Inspired by a Chris Briem (Null Space) Tweet, I want to explore talent production using the same above perspective. In the Talent Economy, this is what regional competition looks like:

In 2009, the Texas Legislature recognized the state's need for more Tier One universities by passing House Bill 51.

This serves as a framework for the state to provide funding and incentives for emerging research universities. There is a need for more Tier Ones in Texas because the state should lead the nation in research, venture capital investment, and graduate education programs.

It is estimated that at least 10,000 academically talented students leave Texas each year to enroll in graduate programs at Tier One universities in other states.

Only 4,000 students outside of the state choose Texas for their higher education.

Texas experiences a net loss, or “brain drain,” of 6,000 talented students per year, many of whom do not return to Texas after graduation.

Emphasis added. The bit about brain drain is a red herring, a straw man. Import more "talented students" than you export. Problem solved. Conceptually, we are still fuzzy about why hosting world class talent production is mission critical for economic development. The future of robotics:

On the West Coast, the Stanford Research Institute International has worked with local robotics companies to form its own group, Silicon Valley Robotics.

Ironically, Silicon Valley, like Boston and the Twin Cities, also seemed overshadowed by Pittsburgh. So the California group organized to allow local robotics companies to network, and last year, it got more exposure when it managed the first annual Robot Block Party event at Stanford University.

So how does Pittsburgh see the idea of a robotics incubator and research park?

"It makes sense," said Bill Thomasmeyer, executive director of the Robotics Technology Consortium in Pittsburgh.

If an area does not have a Carnegie Mellon or MIT, or a host of robotics companies already in place to anchor the region, a center could serve as a focal point, he said.

Major talent production centers serve as a "focal point" for cluster economic development. The above article is about developing a robotics cluster in the Twin Cities. Poaching, I mean learning, from Pittsburgh:

Nonetheless, Chuck Thorpe, who worked for more than three decades at the Robotics Institute at Carnegie Mellon in Pittsburgh, considered the nation's pre-eminent center for robotics, endorses the idea.

"There's a huge advantage to being in the same building where you bump into each other going to the same coffeepot and you share the same lathe," Thorpe said from his office as the provost of Clarkson University in Potsdam, N.Y.

Thorpe joined the Robotics Institute as a graduate student when it was new and was its director from 2000 to 2004. He left, returned to Pittsburgh in 2010 and last year was the White House adviser on robotics technology.

When he took over the Robotics Institute, Thorpe said, he created a "virtual center" for advancing robotics in Pennsylvania but never an actual physical space.

"We already had a bunch of small companies scattered around, and it was too late to pull them all together," he said.

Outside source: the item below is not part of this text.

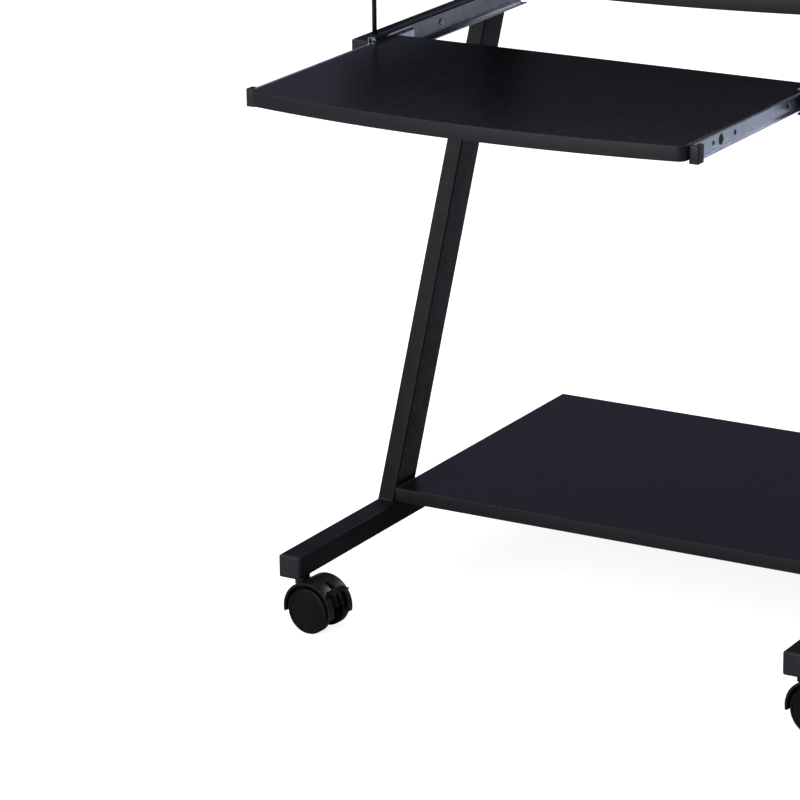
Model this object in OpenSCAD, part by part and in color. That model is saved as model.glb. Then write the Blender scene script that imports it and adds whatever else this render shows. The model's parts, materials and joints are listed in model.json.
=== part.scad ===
// Rolling computer desk with a pull-out keyboard tray.
// +Z is up, +X is the right-hand side and -Y is the side where the user sits.
// The origin is on the floor, under the middle of the whole desk, with the tray pulled out.
// Distances along the desk are measured from the front end of the feet, which is where "reach" is 0.

/* [Frame] */
// Width across the outer faces of the two feet
frame_w = 610; // [560:1:700]
// Length of each foot, with its end plugs
foot_len = 570; // [550:1:575]
// Side of the square foot tube
foot_side = 25; // [22:1:30]
// Height of the feet's underside above the floor
caster_h = 60; // [60:0.5:62]
// Width of the leg tube, across the desk
leg_w = 20; // [18:1:24]
// Depth of the leg tube, square to its own length
leg_d = 40; // [30:1:45]
// Reach of the leg's front face where it meets the foot
leg_reach = 205; // [190:1:215]
// Lean of the legs towards the back, in degrees
leg_lean = 23.3; // [21:0.01:24]
// Wall thickness of the tubes
wall = 1.5; // [1:0.1:2]

/* [Boards] */
// Thickness of every board
board_t = 15; // [12:0.5:18]
// Height of the desktop's underside above the floor
desktop_z = 699; // [680:1:730]
// Width of the desktop
desktop_w = 640; // [620:1:700]
// Reach of the middle of the desktop's bowed front edge
desktop_reach = 78; // [70:1:90]
// Radius of the desktop's bowed front edge
desktop_bow = 1040; // [900:1:1200]
// Radius of the desktop's front corners, seen from above
desktop_corner = 28; // [27:1:28]
// Reach of the desktop's rear edge
desktop_rear = 570; // [545:1:580]
// Width of the bottom shelf
shelf_w = 565; // [563:1:568]
// Reach of the bottom shelf's front edge
shelf_reach = 206; // [195:0.5:215]
// Reach of the bottom shelf's rear edge
shelf_rear = 592; // [570:1:600]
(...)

Thorpe, who visited the Twin Cities last year to tout robotics, said he sees potential for companies serving different markets to share research facilities if they have common underlying technologies.

He said the Twin Cities, like Pittsburgh, has an academic anchor in the University of Minnesota, which has a strong robotics department. It's so strong that it has lured some prized professors away from Carnegie Mellon, he said.

Emphasis added. Zero-sum game. I see good news for the robotics industry, which is still small. Pittsburgh (i.e. CMU) will be the talent production hub. It will continue to "overshadow" the other developing robotic clusters. The secondary talent production centers will grow the industry, thus cementing Pittsburgh as the center of something globally significant.

Success in the Twin Cities is great for all the players. The number of people employed in robotics will grow, as will the demand for this kind of esoteric talent. By itself, Roboburgh had limited impact. In concert with other talent production clusters, Pittsburgh can reclaim its position as a global city.